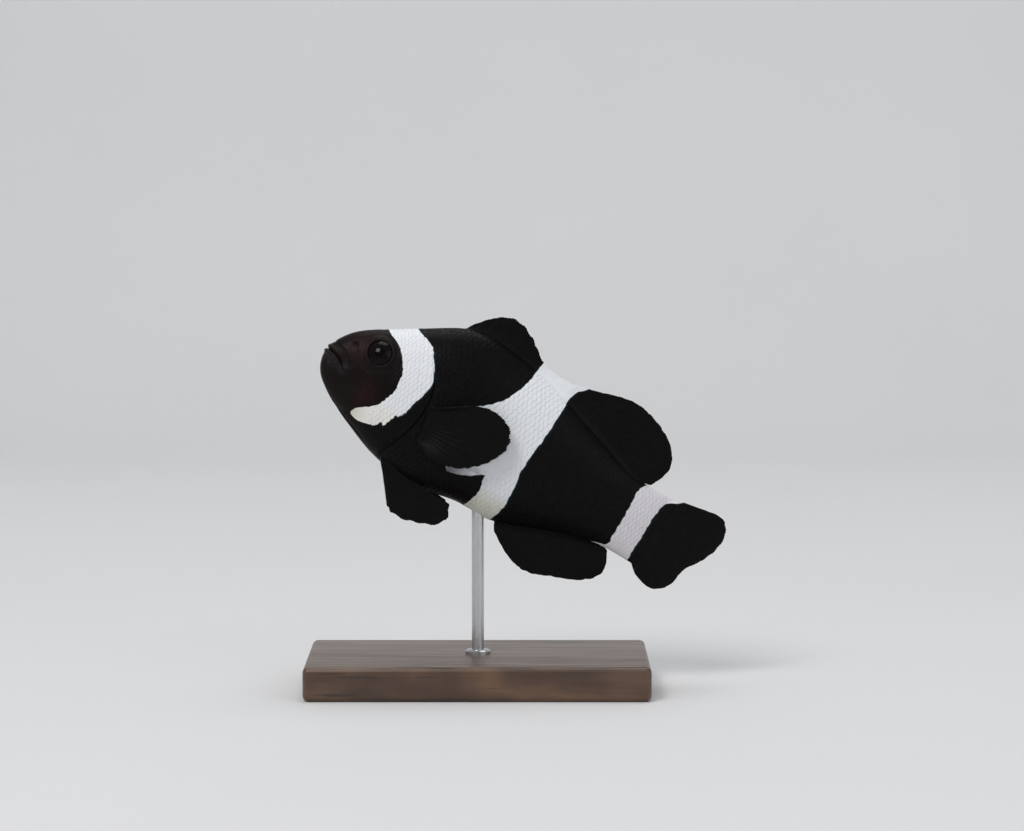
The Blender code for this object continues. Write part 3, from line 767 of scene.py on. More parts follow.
def add_bake_map(mesh, fish, part):
    """Lays each side of the body and of every fin out flat, in a cell of its own of the map."""
    corners = read_numbers(mesh.loops, "vertex_index")
    first = read_numbers(mesh.polygons, "loop_start")
    size = read_numbers(mesh.polygons, "loop_total")
    a, b, c = (fish[corners[first + step]] for step in range(3))
    turned_right = np.cross(b - a, c - a)[:, 1] > 0
    owner = np.minimum.reduceat(part[corners], first)
    middle = np.add.reduceat(fish[corners, 1], first) / size
    right = np.repeat(np.where(owner == 0, middle > 0, turned_right), size)
    owner = np.repeat(owner, size)
    places = np.zeros((len(corners), 2))
    cells = np.zeros((len(corners), 4))
    own = owner == 0
    places[own] = body_place(fish[corners[own]])
    cells[own] = [UV_MARGIN, UV_MARGIN, UV_BODY_WIDTH - 2 * UV_MARGIN, 0.5 - 2 * UV_MARGIN]
    cells[own & right, 1] += 0.5
    wide, high = (1 - UV_BODY_WIDTH) / 2, 1.0 / UV_FIN_ROWS
    for fin in range(1, part.max() + 1):
        own = owner == fin
        side_view = fish[corners[own]][:, [0, 2]]
        lowest = side_view.min(0)
        places[own] = (side_view - lowest) / (side_view.max(0) - lowest)
        cells[own] = [UV_BODY_WIDTH, (fin - 1) * high, wide - UV_MARGIN, high - UV_MARGIN]
        cells[own & right, 0] += wide
    lay_map(mesh, cells[:, :2] + places * cells[:, 2:])


def skin_mesh():
    meshes = [body_mesh()] + [fin_mesh(*fin) for fin in fin_table()]
    known = np.concatenate([read_points(mesh) for mesh in meshes])
    part = np.concatenate([np.full(len(mesh.vertices), number) for number, mesh in enumerate(meshes)])
    fields = {key: np.concatenate([read_vectors(mesh, key) for mesh in meshes]) for key in ("fish", "fin")}
    made = joined("fish_skin", meshes)
    tree = tree_of(known)
    found = [tree.find(point) for point in read_points(made)]
    nearest = np.array([hit[1] for hit in found])
    for key, values in fields.items():
        if key in made.attributes:
            made.attributes.remove(made.attributes[key])
        add_vectors(made, key, values[nearest])
    add_bake_map(made, fields["fish"][nearest], part[nearest])
    smooth_near(made, np.flatnonzero(np.array([hit[2] for hit in found]) > WELD_GAP))
    for mesh in meshes:
        bpy.data.meshes.remove(mesh)
    return made


# --- Scales ---

SCALE_ACROSS = 8
SCALE_ROWS = (0.0, 0.30, 0.58, 0.80, 0.94, 1.0)
SCALE_PIECES = 4
SCALE_OWN_COLOUR = 0.12  # how far a scale keeps to the colour of its own middle
RAGGED_OWN_COLOUR = 0.75  # and how much further it does so at the lower end of the head bar
# The gaps between columns and between rows of scales, at places along the fish.
GAP_PLACES = (8.0, 16.0, 26.0, 60.0, 78.0)
COLUMN_GAPS = (0.66, 0.80, 1.06, 0.98, 0.80)
ROW_GAPS = (0.84, 1.00, 1.34, 1.14, 0.92)


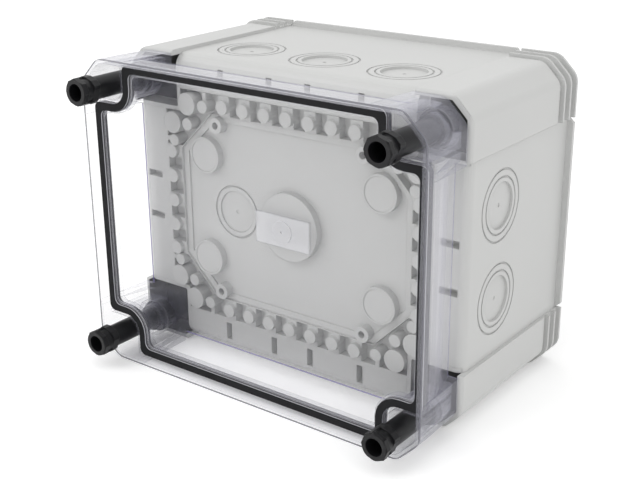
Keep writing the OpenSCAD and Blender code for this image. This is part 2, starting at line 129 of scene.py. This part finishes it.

The request | Write out the records shown above, exactly as they appear.

Task result |
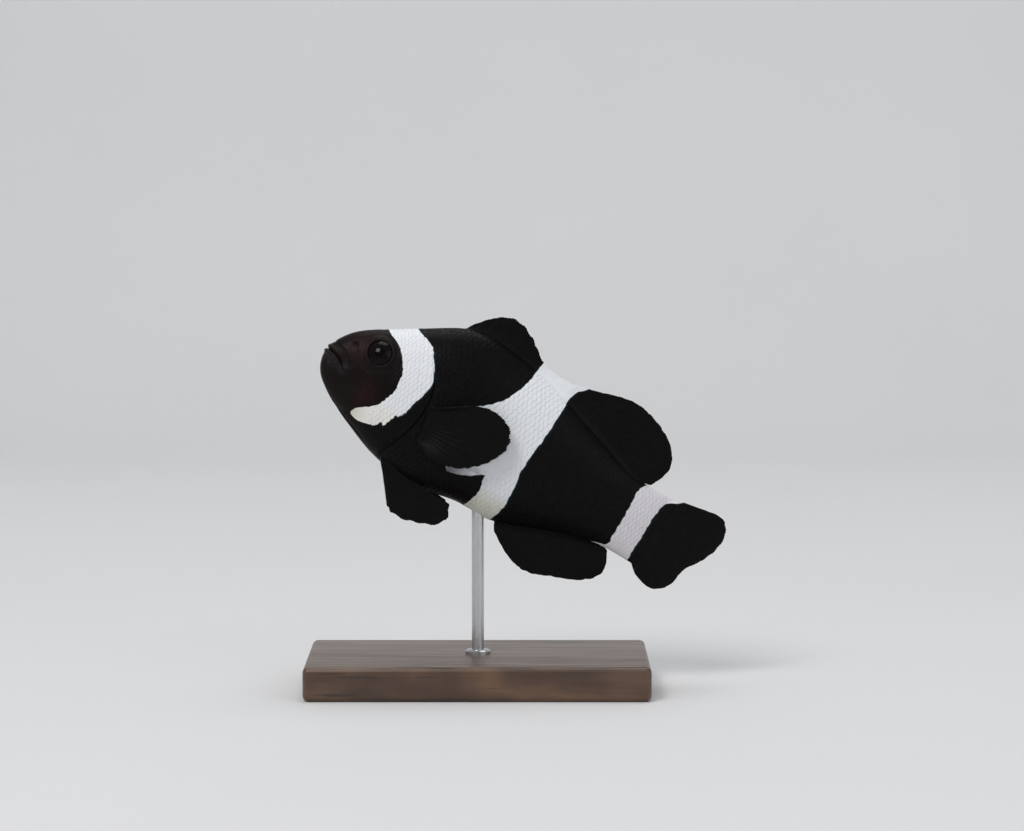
The Blender code for this object continues. Write part 3, from line 767 of scene.py on. More parts follow.
def add_bake_map(mesh, fish, part):
    """Lays each side of the body and of every fin out flat, in a cell of its own of the map."""
    corners = read_numbers(mesh.loops, "vertex_index")
    first = read_numbers(mesh.polygons, "loop_start")
    size = read_numbers(mesh.polygons, "loop_total")
    a, b, c = (fish[corners[first + step]] for step in range(3))
    turned_right = np.cross(b - a, c - a)[:, 1] > 0
    owner = np.minimum.reduceat(part[corners], first)
    middle = np.add.reduceat(fish[corners, 1], first) / size
    right = np.repeat(np.where(owner == 0, middle > 0, turned_right), size)
    owner = np.repeat(owner, size)
    places = np.zeros((len(corners), 2))
    cells = np.zeros((len(corners), 4))
    own = owner == 0
    places[own] = body_place(fish[corners[own]])
    cells[own] = [UV_MARGIN, UV_MARGIN, UV_BODY_WIDTH - 2 * UV_MARGIN, 0.5 - 2 * UV_MARGIN]
    cells[own & right, 1] += 0.5
    wide, high = (1 - UV_BODY_WIDTH) / 2, 1.0 / UV_FIN_ROWS
    for fin in range(1, part.max() + 1):
        own = owner == fin
        side_view = fish[corners[own]][:, [0, 2]]
        lowest = side_view.min(0)
        places[own] = (side_view - lowest) / (side_view.max(0) - lowest)
        cells[own] = [UV_BODY_WIDTH, (fin - 1) * high, wide - UV_MARGIN, high - UV_MARGIN]
        cells[own & right, 0] += wide
    lay_map(mesh, cells[:, :2] + places * cells[:, 2:])


def skin_mesh():
    meshes = [body_mesh()] + [fin_mesh(*fin) for fin in fin_table()]
    known = np.concatenate([read_points(mesh) for mesh in meshes])
    part = np.concatenate([np.full(len(mesh.vertices), number) for number, mesh in enumerate(meshes)])
    fields = {key: np.concatenate([read_vectors(mesh, key) for mesh in meshes]) for key in ("fish", "fin")}
    made = joined("fish_skin", meshes)
    tree = tree_of(known)
    found = [tree.find(point) for point in read_points(made)]
    nearest = np.array([hit[1] for hit in found])
    for key, values in fields.items():
        if key in made.attributes:
            made.attributes.remove(made.attributes[key])
        add_vectors(made, key, values[nearest])
    add_bake_map(made, fields["fish"][nearest], part[nearest])
    smooth_near(made, np.flatnonzero(np.array([hit[2] for hit in found]) > WELD_GAP))
    for mesh in meshes:
        bpy.data.meshes.remove(mesh)
    return made


# --- Scales ---

SCALE_ACROSS = 8
SCALE_ROWS = (0.0, 0.30, 0.58, 0.80, 0.94, 1.0)
SCALE_PIECES = 4
SCALE_OWN_COLOUR = 0.12  # how far a scale keeps to the colour of its own middle
RAGGED_OWN_COLOUR = 0.75  # and how much further it does so at the lower end of the head bar
# The gaps between columns and between rows of scales, at places along the fish.
GAP_PLACES = (8.0, 16.0, 26.0, 60.0, 78.0)
COLUMN_GAPS = (0.66, 0.80, 1.06, 0.98, 0.80)
ROW_GAPS = (0.84, 1.00, 1.34, 1.14, 0.92)


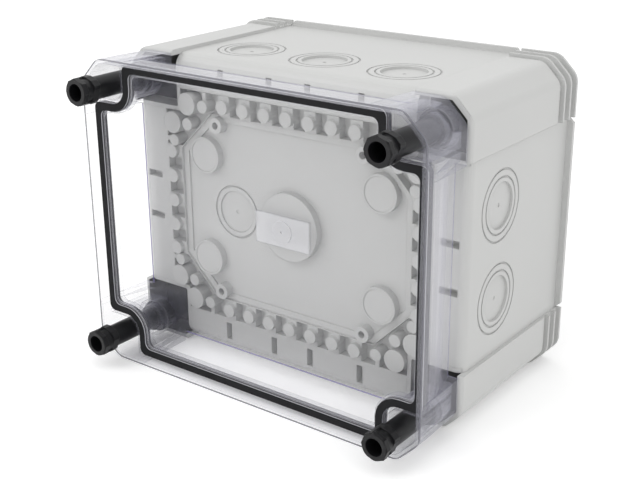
Keep writing the OpenSCAD and Blender code for this image. This is part 2, starting at line 129 of scene.py. This part finishes it.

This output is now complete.